Les accords franco-britanniques
L’accord signé à Londres le 13 décembre par M. Bevin et M. René Massigli, ambassadeur de France en Grande-Bretagne, régla d’une façon relativement satisfaisante le différend qui opposait la France et la Grande-Bretagne en Syrie et au Liban. On sait que, dès 1941, le général de Gaulle s’était préoccupé d’obtenir du Gouvernement de Londres la reconnaissance des intérêts spéciaux que la France possède dans ces deux pays et qui, selon nos vues, devaient survivre à l’indépendance que l’Angleterre leur avait promise pour la fin des hostilités. Ce fut l’objet d’un échange de lettres, qu’on désigne ordinairement sous le nom d’« accord Littleton–de Gaulle » (25 juillet 1941). Établis sur cette base, les rapports franco-britanniques auraient pu demeurer cordiaux et confiants si la politique de Vichy n’avait brouillé les cartes et amené l’autorité militaire anglaise à prendre des mesures de rigueur à l’égard du général Dentz et de trente-cinq officiers français (7 août 1941).

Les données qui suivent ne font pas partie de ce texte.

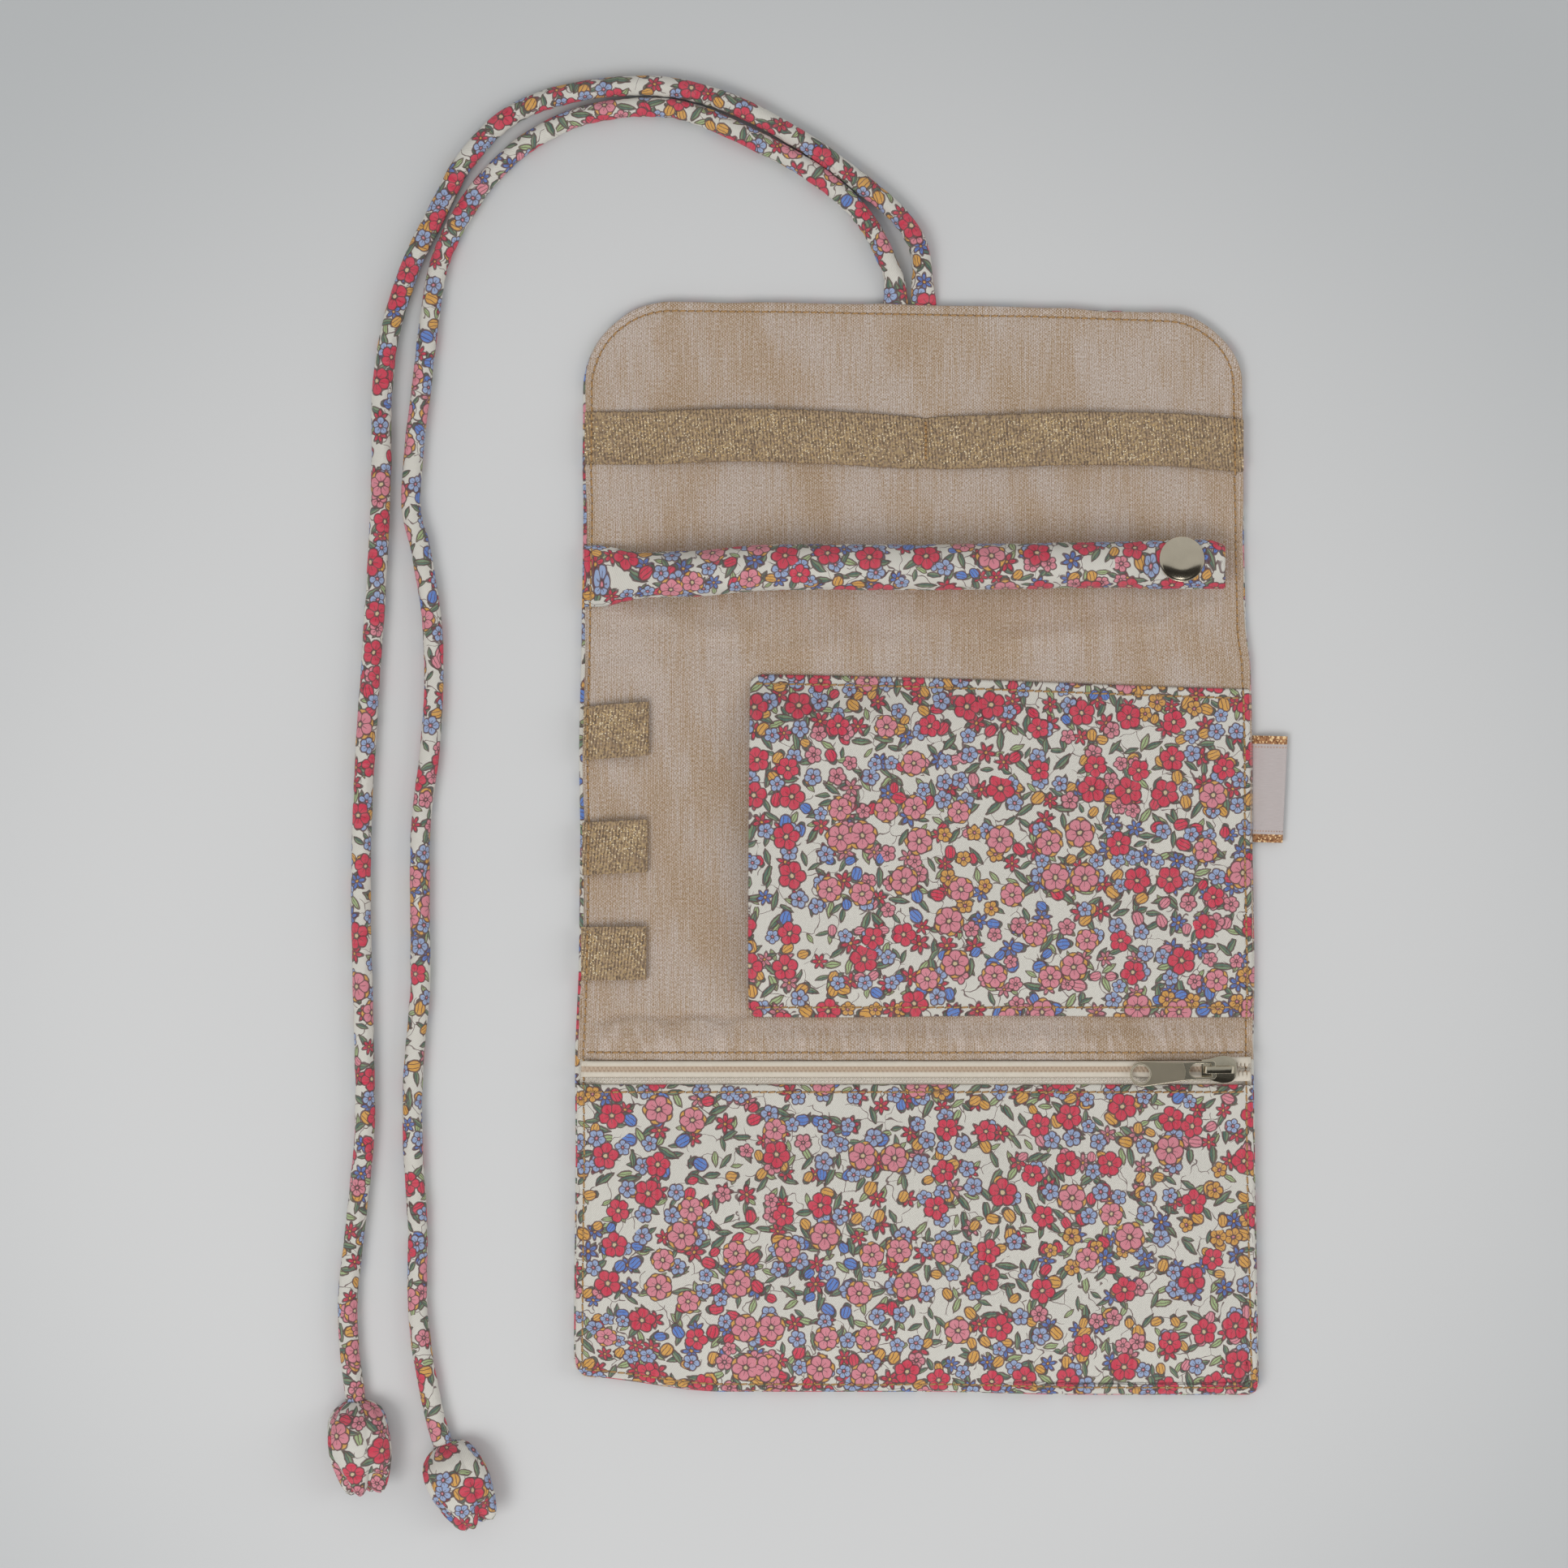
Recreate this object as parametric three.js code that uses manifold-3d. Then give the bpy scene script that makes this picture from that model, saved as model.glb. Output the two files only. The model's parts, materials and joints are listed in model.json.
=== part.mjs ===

La tension qui en résulta fut traduite en termes énergiques par M. Winston Churchill dans une déclaration à la Chambre des Communes. « La Grande-Bretagne – dit le Premier ministre – n’a pas l’intention de substituer l’autorité britannique à l’autorité française sur n’importe quel point de la Syrie. Mais il n’est pas question que la France conserve en Syrie la situation qu’elle y avait avant la guerre. La souveraineté et l’indépendance seront restituées aux Syriens et aux Libanais sans attendre la fin des hostilités. » (9 septembre.) Deux mois après, le général Catroux, agissant au nom du général de Gaulle, proclamait lui-même l’indépendance de la Syrie et du Liban (27 novembre).